Mexico - Philatelist Country!
Europe's first gift to the inhabitants of Mexico, shortly following the Spanish invasion of the Aztec civilization, was smallpox. Millions died of the disease during the 1520s, including the Aztec Emperor himself. Then, adding insult to injury, his capital of Tenochtitlan was rebuilt as Mexico City!
It was to be almost 300 years until in 1810, independence from Spain was proclaimed by a priest, Miguel Hidalgo y Costilla. His portraits, with a few exceptions, dominate the early stamps of Mexico. Less than a year later, Hidalgo with some of his soldiers, were executed by Spanish troops.
A period of upheaval followed. The ebb and flow of insurgency, various declarations of independence and many deaths, led to the Spanish Crown and a General Iturbide (who had switched sides to the independence cause), signing 'The Treaty of Cordoba' and the 'Declaration of Independence of the Mexican Empire' in 1821, that recognised the independence of Mexico.
Immediately proclaiming himself emperor of the First Mexican Empire, he lasted until an uprising against him in 1823, which established the United Mexican States. In 1824, a Republican Constitution was accepted, and another country was born. The following years were turbulent, and led in 1836, to the first French intervention in Mexico following large-scale civil disturbances.
A centralised form of government was introduced, but when the 1824 Constitution was suspended, civil war spread across the country.

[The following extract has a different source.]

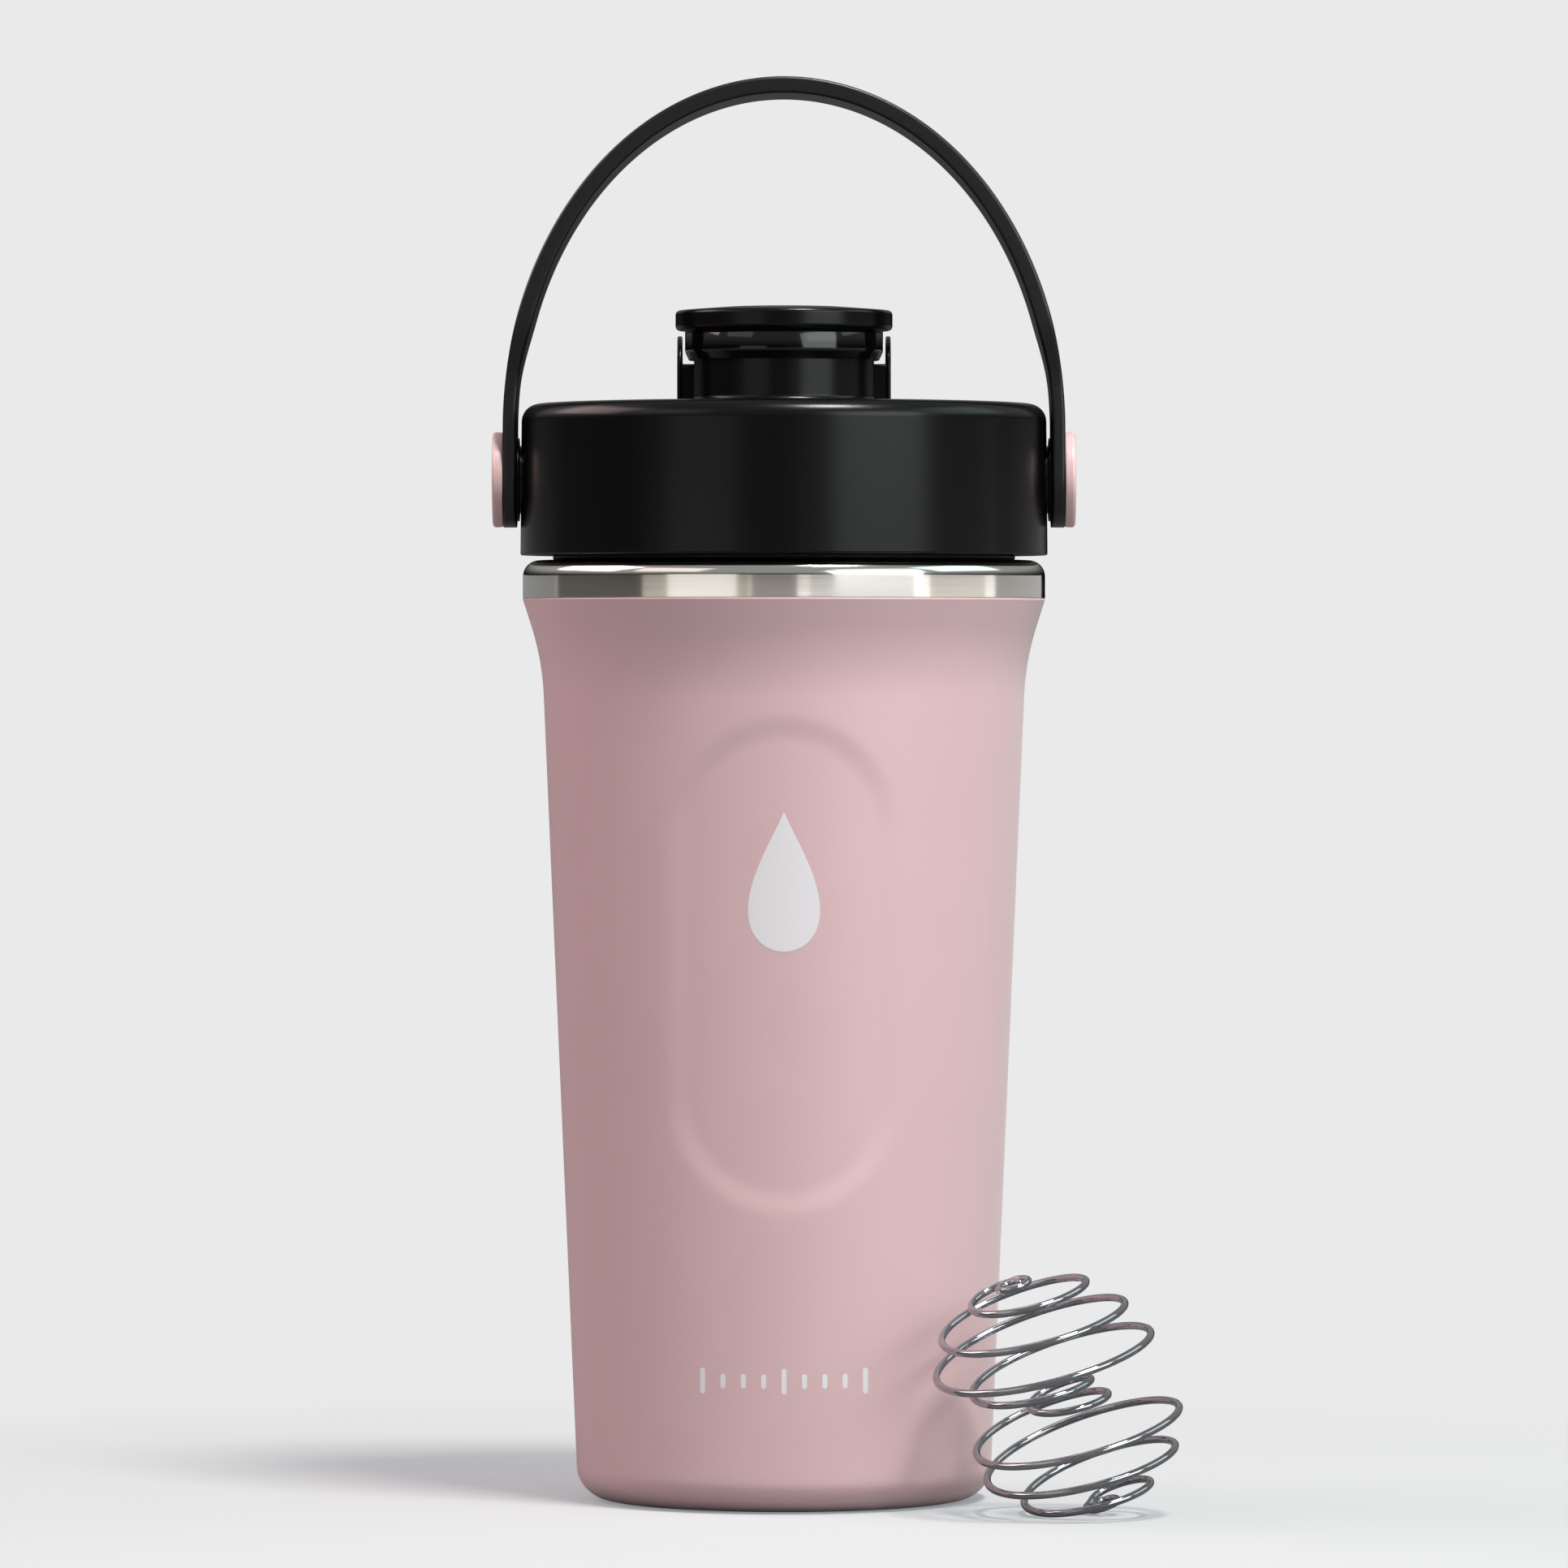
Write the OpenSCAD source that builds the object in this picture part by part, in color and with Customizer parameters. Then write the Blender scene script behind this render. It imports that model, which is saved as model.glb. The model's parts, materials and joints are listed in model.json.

Three new governments, the Republic of Texas, the Republic of the Rio Grande and the Republic of Yucatan, consequently declared their independence.
Texas achieved independence and was annexed by the United States. The Mexican-American War began in 1846 and lasted for two years, eventually forcing Mexico to give up over half of its land to the U.S.
Mexico's stamps are certainly amongst the most interesting that you can collect! The upheavals did not end at her first stamps, but continued being affected by French Occupation, Provisional issues, Civil Wars and local overprinting; and all amongst a backdrop of richly complex, beautiful and atmospheric designs.